---------- Stored data
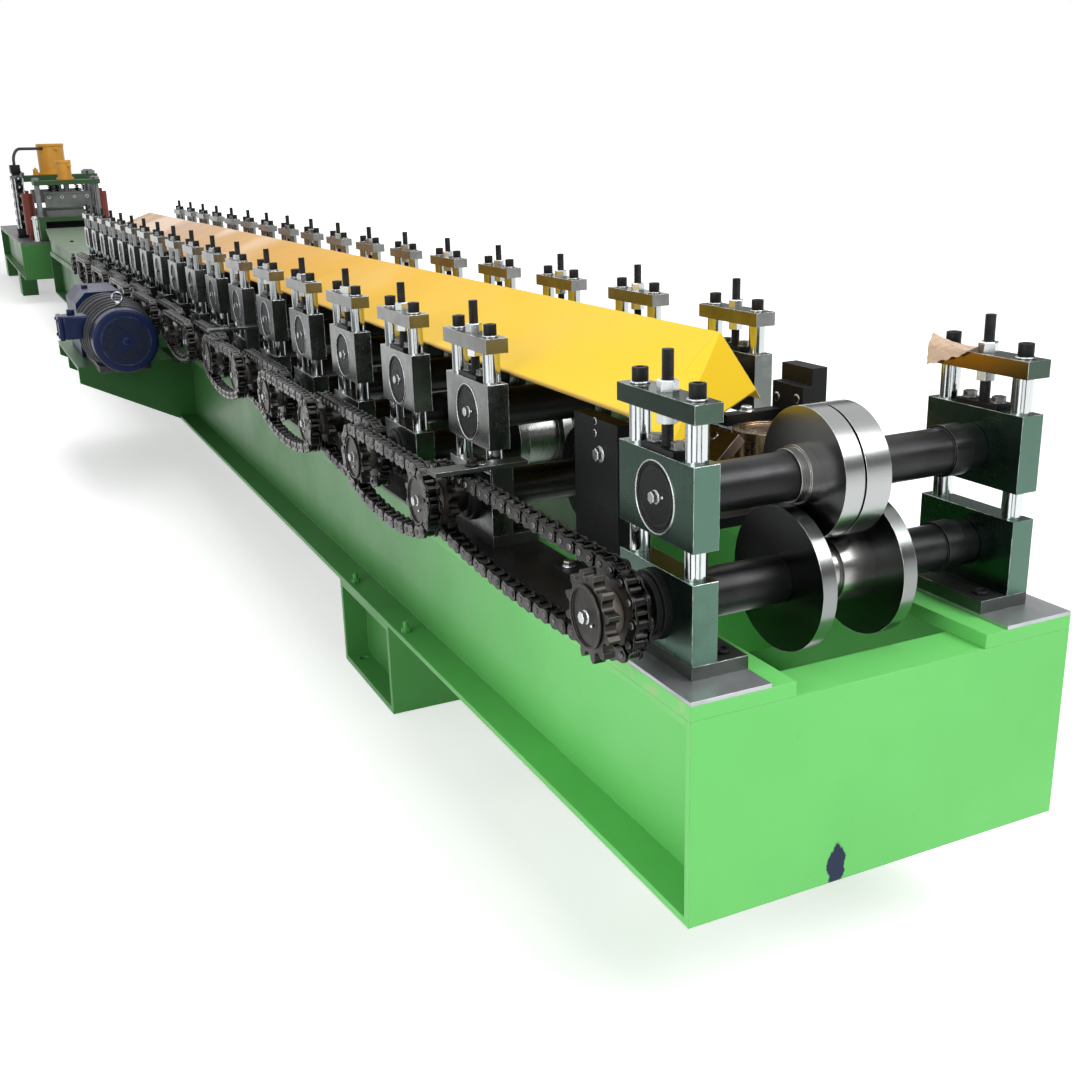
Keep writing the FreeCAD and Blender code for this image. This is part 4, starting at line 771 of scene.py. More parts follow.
def bearingCap(name):
    # faces -Y, its back on the plane y = 0
    rim = addRod(name + "Rim", capPlan["radius"], (0, 0, 0), (0, -capPlan["depth"] + capPlan["short"], 0), 48)
    rim = sunk(rim, towardLeft, capPlan["ring"], capPlan["ringSink"])
    plate = addRod(name + "Plate", capPlan["radius"] - 2 * capPlan["ring"], (0, 0, 0), (0, -capPlan["plateThick"], 0),
        40)
    plate = sunk(plate, towardLeft, capPlan["plateRim"], capPlan["plateSink"])
    return smoothed(joined(name, [bevelled(rim, 0.0005, 1), bevelled(plate, 0.0004, 1)]))


def boltAndPin(name):
    disc = washer(name + "Washer", capPlan["washer"], capPlan["washerThick"])
    head = hexHead(name + "Head", capPlan["bolt"], capPlan["boltHigh"], shifted(0, 0, capPlan["washerThick"]))
    pin = addRod(name + "Pin", capPlan["pin"], (capPlan["pinOut"], capPlan["pinHigh"], 0),
        (capPlan["pinOut"], capPlan["pinHigh"], capPlan["pinHigh"]), 10, 0.0008, 1)
    return moved(joined(name, [disc, head, pin]), onSide)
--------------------
● **Direction**
Give back the listing exactly, please, from its first line to the line containing "bevelled(plate, 0.0004, 1)]))", inclusive, and nothing past that line.

● **Problem solution**
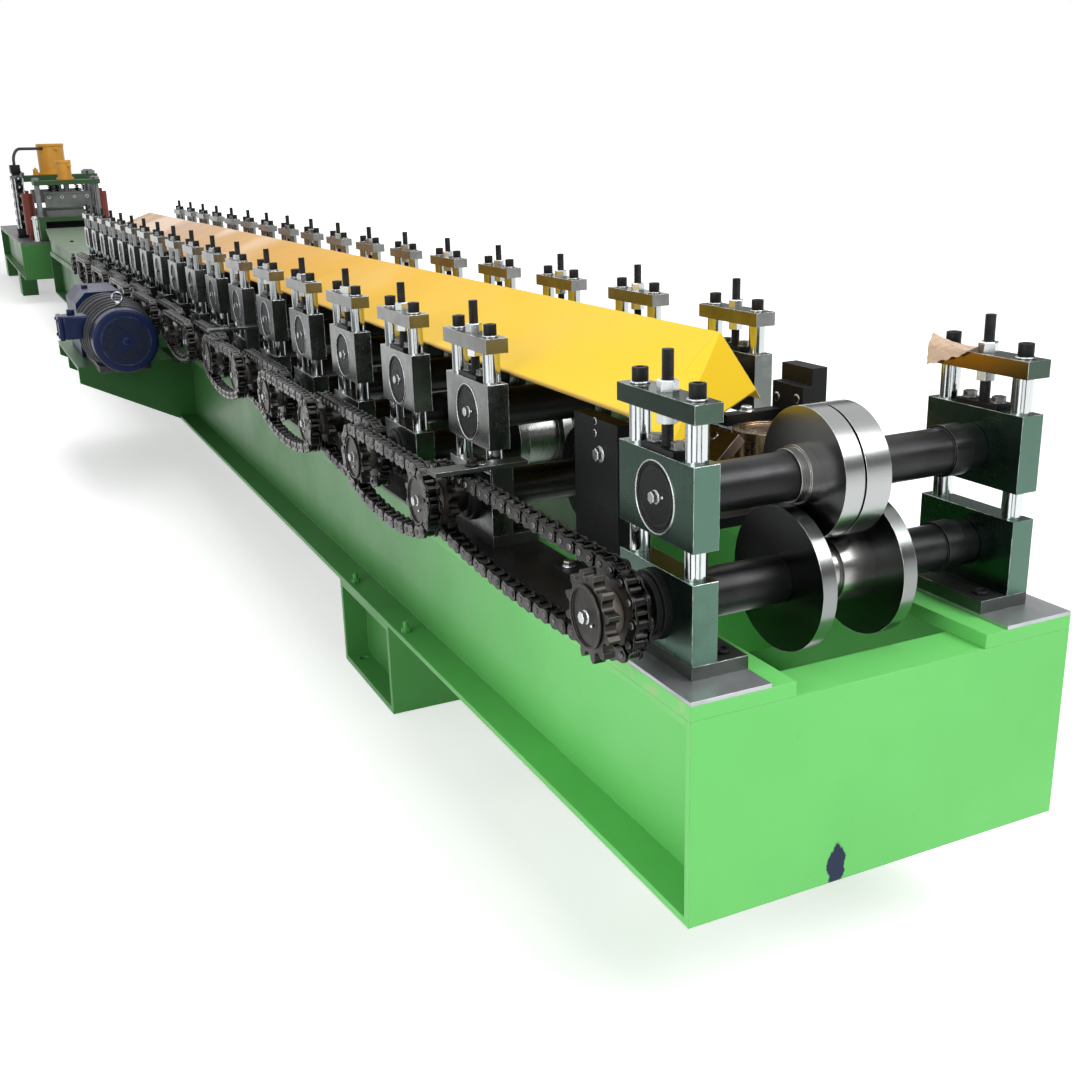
Keep writing the FreeCAD and Blender code for this image. This is part 4, starting at line 771 of scene.py. More parts follow.
def bearingCap(name):
    # faces -Y, its back on the plane y = 0
    rim = addRod(name + "Rim", capPlan["radius"], (0, 0, 0), (0, -capPlan["depth"] + capPlan["short"], 0), 48)
    rim = sunk(rim, towardLeft, capPlan["ring"], capPlan["ringSink"])
    plate = addRod(name + "Plate", capPlan["radius"] - 2 * capPlan["ring"], (0, 0, 0), (0, -capPlan["plateThick"], 0),
        40)
    plate = sunk(plate, towardLeft, capPlan["plateRim"], capPlan["plateSink"])
    return smoothed(joined(name, [bevelled(rim, 0.0005, 1), bevelled(plate, 0.0004, 1)]))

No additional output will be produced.